(Part of a data file)
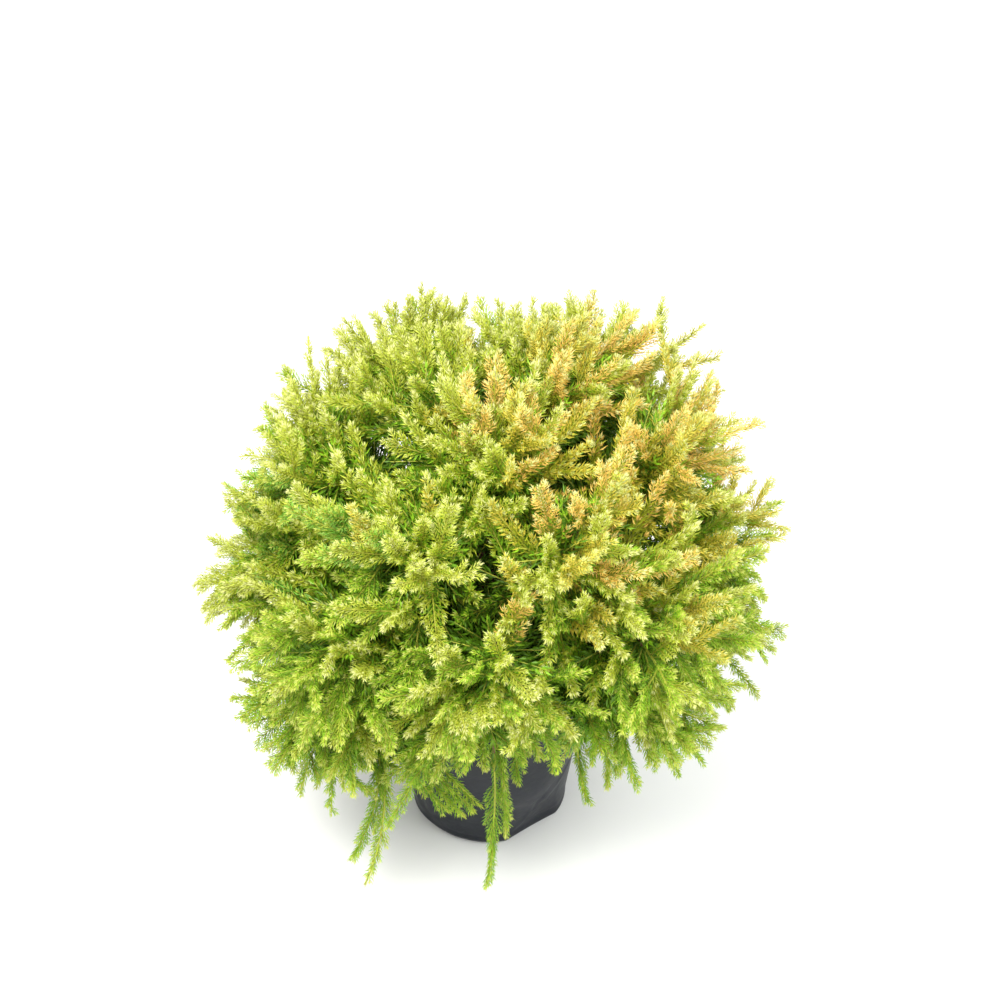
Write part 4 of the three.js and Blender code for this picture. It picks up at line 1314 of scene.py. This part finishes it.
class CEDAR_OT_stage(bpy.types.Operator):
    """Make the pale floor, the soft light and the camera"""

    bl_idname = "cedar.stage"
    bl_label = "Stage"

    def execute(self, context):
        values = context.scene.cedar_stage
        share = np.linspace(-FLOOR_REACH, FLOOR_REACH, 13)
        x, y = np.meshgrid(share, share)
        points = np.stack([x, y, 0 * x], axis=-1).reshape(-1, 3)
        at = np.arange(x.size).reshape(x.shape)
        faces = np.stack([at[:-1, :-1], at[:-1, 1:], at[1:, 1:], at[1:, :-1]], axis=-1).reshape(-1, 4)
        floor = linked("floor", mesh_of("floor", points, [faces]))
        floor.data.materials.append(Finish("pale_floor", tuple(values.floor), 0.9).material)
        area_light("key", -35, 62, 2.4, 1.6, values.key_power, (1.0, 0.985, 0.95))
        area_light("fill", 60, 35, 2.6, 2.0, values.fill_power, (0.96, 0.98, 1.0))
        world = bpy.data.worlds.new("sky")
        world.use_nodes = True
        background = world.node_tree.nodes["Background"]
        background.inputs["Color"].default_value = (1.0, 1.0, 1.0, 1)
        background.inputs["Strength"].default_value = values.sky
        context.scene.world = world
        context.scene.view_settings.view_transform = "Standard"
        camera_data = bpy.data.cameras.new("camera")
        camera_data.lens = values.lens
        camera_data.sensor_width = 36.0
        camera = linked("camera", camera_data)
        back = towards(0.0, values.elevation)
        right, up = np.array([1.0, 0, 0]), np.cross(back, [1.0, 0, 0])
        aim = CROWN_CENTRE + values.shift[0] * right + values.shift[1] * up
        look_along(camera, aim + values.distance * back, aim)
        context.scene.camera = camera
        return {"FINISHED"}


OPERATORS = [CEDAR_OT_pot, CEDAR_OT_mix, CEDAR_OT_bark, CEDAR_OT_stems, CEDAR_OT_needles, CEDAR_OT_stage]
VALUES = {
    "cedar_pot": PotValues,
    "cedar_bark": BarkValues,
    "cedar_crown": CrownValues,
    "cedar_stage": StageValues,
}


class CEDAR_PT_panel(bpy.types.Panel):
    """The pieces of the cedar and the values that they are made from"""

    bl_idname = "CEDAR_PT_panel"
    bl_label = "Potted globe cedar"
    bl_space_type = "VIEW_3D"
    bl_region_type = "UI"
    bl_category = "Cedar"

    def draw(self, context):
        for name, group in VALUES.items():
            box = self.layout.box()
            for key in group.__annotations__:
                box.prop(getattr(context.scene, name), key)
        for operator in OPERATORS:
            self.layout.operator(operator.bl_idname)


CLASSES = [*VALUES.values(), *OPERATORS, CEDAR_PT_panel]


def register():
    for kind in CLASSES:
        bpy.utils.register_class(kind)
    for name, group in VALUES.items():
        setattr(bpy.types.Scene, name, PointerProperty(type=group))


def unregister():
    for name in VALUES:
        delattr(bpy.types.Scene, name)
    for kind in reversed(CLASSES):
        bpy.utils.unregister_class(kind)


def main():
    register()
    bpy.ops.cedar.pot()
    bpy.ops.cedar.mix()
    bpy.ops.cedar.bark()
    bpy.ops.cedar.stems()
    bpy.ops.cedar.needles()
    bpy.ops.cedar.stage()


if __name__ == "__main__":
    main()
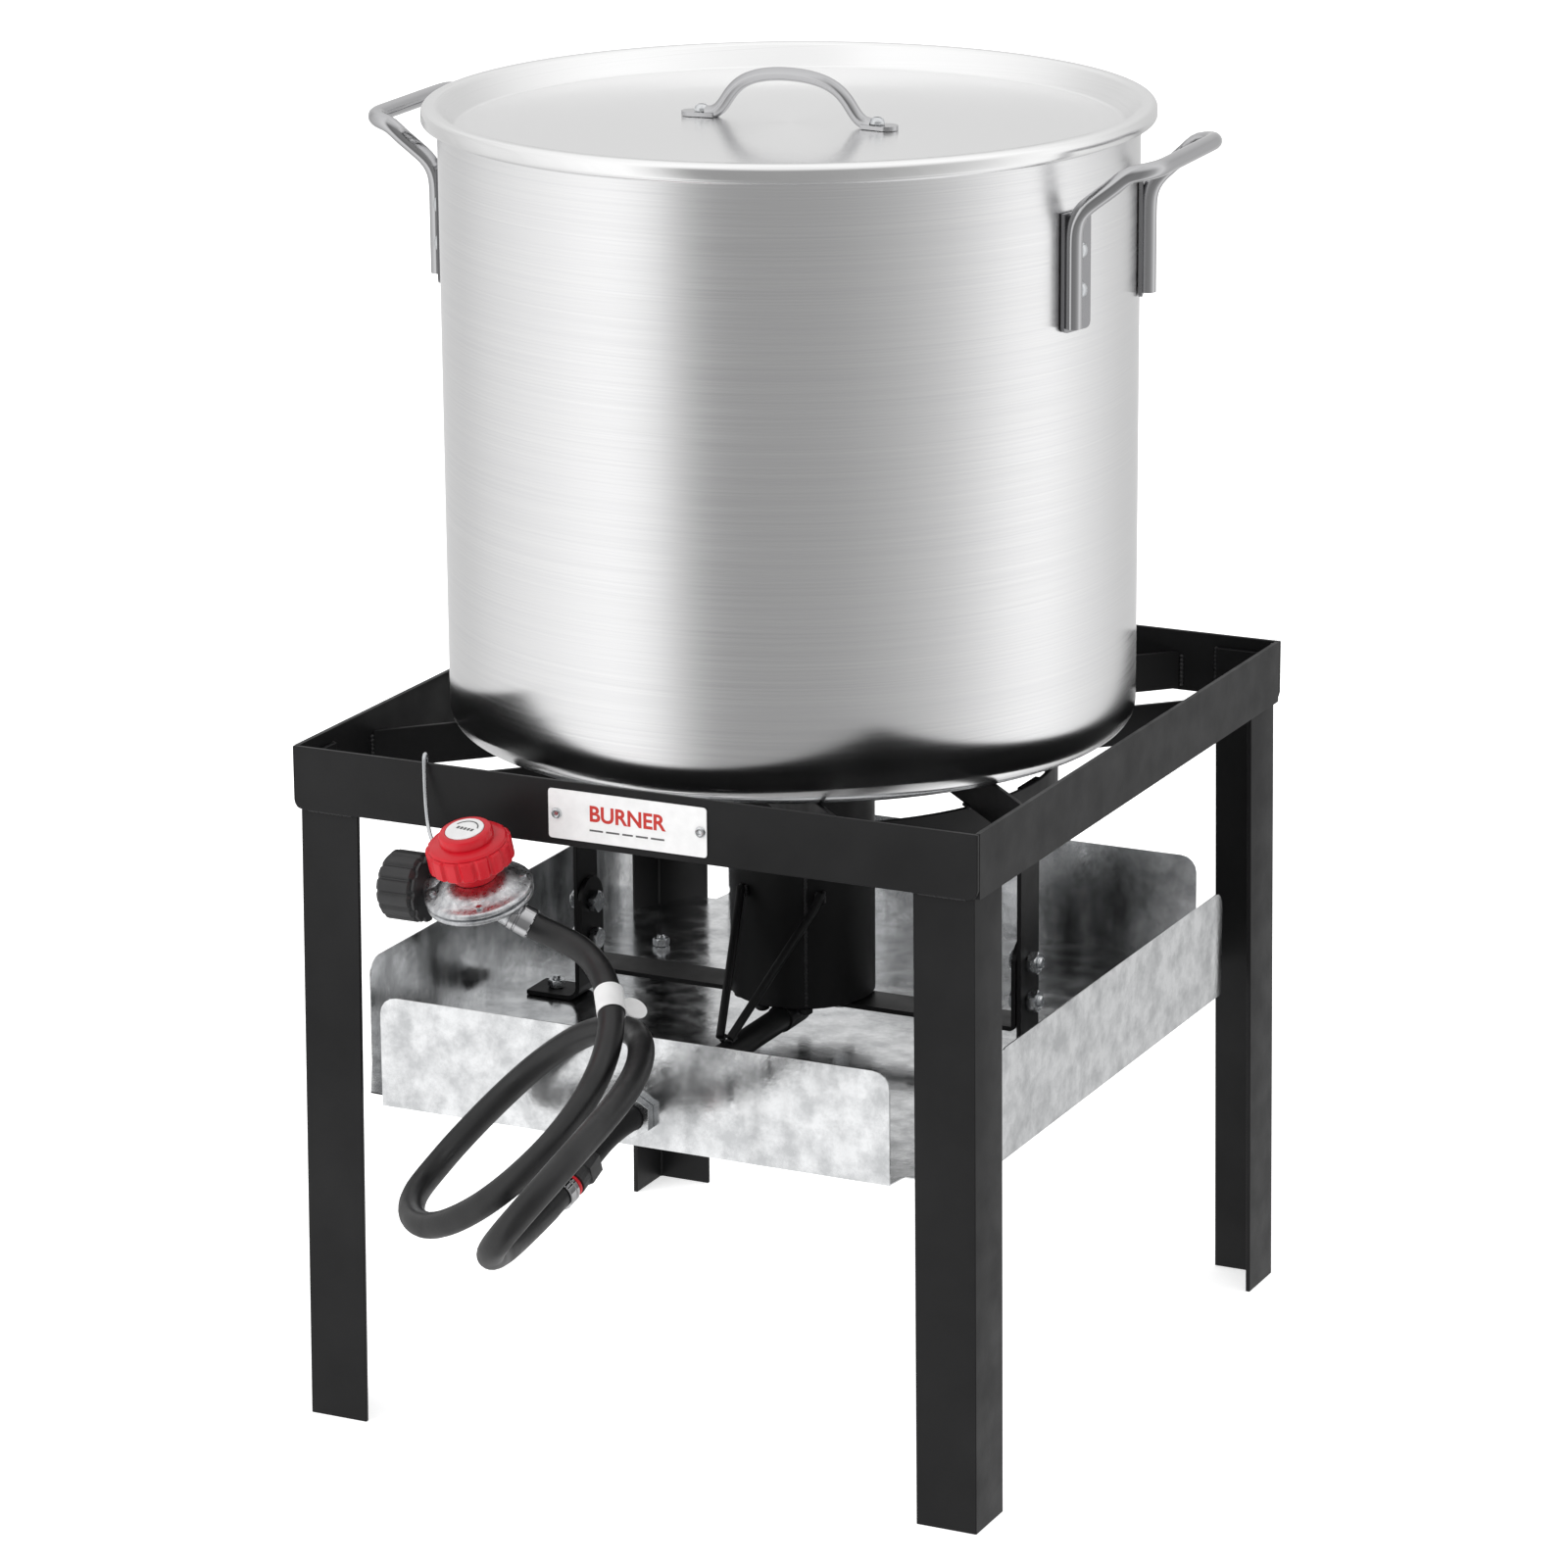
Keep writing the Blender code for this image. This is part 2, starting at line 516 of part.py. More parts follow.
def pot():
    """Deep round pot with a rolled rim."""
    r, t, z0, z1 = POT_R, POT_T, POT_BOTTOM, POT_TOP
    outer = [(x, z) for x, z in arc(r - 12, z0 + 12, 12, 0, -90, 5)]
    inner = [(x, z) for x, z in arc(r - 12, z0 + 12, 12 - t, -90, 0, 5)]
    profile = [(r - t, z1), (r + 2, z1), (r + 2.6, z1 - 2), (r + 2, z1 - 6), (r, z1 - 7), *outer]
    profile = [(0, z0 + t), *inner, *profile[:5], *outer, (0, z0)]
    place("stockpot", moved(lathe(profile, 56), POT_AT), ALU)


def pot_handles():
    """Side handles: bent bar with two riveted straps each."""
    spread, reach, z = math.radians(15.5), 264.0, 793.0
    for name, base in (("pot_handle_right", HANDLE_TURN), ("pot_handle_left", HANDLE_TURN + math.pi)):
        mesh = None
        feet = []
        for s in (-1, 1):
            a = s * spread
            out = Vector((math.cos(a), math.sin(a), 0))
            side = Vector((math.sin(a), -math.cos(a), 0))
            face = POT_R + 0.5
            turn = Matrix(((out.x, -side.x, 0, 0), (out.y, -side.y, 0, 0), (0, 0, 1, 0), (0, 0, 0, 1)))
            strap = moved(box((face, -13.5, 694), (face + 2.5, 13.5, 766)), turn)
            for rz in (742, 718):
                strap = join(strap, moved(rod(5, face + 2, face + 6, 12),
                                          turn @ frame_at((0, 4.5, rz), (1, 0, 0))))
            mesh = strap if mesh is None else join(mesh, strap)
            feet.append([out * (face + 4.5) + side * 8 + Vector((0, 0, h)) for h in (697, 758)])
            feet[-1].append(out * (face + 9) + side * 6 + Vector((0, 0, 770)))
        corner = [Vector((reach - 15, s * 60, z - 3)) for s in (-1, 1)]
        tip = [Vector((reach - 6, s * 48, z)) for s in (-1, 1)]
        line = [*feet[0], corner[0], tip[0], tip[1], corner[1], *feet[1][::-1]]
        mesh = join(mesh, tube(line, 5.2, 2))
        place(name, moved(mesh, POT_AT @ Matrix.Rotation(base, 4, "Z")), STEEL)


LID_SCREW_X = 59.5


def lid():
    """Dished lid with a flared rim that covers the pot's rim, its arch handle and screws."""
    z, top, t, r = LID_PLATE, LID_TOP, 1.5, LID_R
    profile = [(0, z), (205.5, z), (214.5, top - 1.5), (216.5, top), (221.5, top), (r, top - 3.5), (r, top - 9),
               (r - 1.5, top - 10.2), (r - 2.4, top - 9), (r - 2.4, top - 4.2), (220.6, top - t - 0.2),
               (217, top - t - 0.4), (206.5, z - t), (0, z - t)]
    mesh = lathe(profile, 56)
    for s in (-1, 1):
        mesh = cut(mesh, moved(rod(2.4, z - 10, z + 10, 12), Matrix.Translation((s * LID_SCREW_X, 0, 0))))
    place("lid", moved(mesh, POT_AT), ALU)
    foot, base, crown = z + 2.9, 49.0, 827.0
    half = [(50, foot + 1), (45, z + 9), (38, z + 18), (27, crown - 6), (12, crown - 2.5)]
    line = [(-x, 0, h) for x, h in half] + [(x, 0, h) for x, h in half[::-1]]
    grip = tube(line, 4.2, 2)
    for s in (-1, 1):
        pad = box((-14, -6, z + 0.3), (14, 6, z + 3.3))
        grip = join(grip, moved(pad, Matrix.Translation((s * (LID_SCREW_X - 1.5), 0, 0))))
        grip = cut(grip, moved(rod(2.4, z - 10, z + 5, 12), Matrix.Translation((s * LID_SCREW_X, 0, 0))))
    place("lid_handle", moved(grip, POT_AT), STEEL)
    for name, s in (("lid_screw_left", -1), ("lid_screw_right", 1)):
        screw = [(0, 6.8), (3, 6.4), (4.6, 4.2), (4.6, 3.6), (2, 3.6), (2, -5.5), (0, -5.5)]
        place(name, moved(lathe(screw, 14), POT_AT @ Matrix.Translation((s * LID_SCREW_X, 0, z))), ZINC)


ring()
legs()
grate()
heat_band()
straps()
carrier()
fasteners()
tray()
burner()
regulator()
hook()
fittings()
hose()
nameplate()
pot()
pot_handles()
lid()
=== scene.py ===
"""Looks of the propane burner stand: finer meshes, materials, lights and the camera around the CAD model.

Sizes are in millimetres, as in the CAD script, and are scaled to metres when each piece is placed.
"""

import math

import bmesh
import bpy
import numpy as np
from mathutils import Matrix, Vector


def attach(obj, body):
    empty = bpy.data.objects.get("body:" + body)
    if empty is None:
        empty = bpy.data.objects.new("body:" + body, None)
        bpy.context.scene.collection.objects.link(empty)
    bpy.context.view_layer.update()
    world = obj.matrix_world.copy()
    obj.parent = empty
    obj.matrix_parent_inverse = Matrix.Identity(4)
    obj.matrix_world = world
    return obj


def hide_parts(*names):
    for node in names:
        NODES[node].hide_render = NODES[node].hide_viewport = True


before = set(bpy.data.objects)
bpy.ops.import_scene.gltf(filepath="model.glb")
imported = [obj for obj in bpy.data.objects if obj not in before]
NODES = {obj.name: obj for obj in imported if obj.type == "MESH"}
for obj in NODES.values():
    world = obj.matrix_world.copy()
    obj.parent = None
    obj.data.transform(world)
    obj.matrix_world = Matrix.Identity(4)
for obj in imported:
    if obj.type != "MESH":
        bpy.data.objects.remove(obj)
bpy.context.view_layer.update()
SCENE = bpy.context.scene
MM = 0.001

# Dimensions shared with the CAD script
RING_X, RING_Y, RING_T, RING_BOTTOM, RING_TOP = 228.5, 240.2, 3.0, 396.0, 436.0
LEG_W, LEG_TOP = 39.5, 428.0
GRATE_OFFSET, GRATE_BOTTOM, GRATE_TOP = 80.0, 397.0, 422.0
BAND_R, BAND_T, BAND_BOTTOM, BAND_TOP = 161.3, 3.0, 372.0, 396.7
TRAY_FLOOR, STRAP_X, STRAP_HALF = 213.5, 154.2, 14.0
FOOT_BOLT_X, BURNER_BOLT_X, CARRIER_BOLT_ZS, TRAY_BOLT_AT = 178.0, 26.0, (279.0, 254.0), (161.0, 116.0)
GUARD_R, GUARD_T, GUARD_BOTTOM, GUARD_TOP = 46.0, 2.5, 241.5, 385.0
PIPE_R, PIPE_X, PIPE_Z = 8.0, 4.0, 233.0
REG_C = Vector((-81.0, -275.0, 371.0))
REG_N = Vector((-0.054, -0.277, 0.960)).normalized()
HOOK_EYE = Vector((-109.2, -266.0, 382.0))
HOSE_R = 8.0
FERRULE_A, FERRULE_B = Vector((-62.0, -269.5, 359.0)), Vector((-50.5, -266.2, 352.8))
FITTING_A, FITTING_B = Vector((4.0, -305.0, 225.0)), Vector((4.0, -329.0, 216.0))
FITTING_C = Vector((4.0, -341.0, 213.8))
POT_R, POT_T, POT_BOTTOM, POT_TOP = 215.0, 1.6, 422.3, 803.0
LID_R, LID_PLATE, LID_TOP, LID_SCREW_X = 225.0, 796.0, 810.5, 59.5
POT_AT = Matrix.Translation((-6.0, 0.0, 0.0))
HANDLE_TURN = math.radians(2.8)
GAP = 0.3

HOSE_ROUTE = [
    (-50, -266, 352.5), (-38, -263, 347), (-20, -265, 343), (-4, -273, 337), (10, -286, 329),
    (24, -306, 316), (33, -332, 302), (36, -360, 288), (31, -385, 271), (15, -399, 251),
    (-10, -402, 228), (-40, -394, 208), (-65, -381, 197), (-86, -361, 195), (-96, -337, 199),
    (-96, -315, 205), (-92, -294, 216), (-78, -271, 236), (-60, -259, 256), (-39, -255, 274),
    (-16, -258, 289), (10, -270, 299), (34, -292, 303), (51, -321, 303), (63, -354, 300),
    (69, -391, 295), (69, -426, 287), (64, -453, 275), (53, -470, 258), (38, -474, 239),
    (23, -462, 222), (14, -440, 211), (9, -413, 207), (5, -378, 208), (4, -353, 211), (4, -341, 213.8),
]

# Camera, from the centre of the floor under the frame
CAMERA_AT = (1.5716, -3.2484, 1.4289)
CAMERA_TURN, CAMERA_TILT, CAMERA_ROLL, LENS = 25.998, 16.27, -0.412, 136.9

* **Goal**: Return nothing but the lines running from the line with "half = [(50, foot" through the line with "before = set(bpy.data.objects)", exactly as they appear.

* **The answer**:
    half = [(50, foot + 1), (45, z + 9), (38, z + 18), (27, crown - 6), (12, crown - 2.5)]
    line = [(-x, 0, h) for x, h in half] + [(x, 0, h) for x, h in half[::-1]]
    grip = tube(line, 4.2, 2)
    for s in (-1, 1):
        pad = box((-14, -6, z + 0.3), (14, 6, z + 3.3))
        grip = join(grip, moved(pad, Matrix.Translation((s * (LID_SCREW_X - 1.5), 0, 0))))
        grip = cut(grip, moved(rod(2.4, z - 10, z + 5, 12), Matrix.Translation((s * LID_SCREW_X, 0, 0))))
    place("lid_handle", moved(grip, POT_AT), STEEL)
    for name, s in (("lid_screw_left", -1), ("lid_screw_right", 1)):
        screw = [(0, 6.8), (3, 6.4), (4.6, 4.2), (4.6, 3.6), (2, 3.6), (2, -5.5), (0, -5.5)]
        place(name, moved(lathe(screw, 14), POT_AT @ Matrix.Translation((s * LID_SCREW_X, 0, z))), ZINC)


ring()
legs()
grate()
heat_band()
straps()
carrier()
fasteners()
tray()
burner()
regulator()
hook()
fittings()
hose()
nameplate()
pot()
pot_handles()
lid()
=== scene.py ===
"""Looks of the propane burner stand: finer meshes, materials, lights and the camera around the CAD model.

Sizes are in millimetres, as in the CAD script, and are scaled to metres when each piece is placed.
"""

import math

import bmesh
import bpy
import numpy as np
from mathutils import Matrix, Vector


def attach(obj, body):
    empty = bpy.data.objects.get("body:" + body)
    if empty is None:
        empty = bpy.data.objects.new("body:" + body, None)
        bpy.context.scene.collection.objects.link(empty)
    bpy.context.view_layer.update()
    world = obj.matrix_world.copy()
    obj.parent = empty
    obj.matrix_parent_inverse = Matrix.Identity(4)
    obj.matrix_world = world
    return obj


def hide_parts(*names):
    for node in names:
        NODES[node].hide_render = NODES[node].hide_viewport = True


before = set(bpy.data.objects)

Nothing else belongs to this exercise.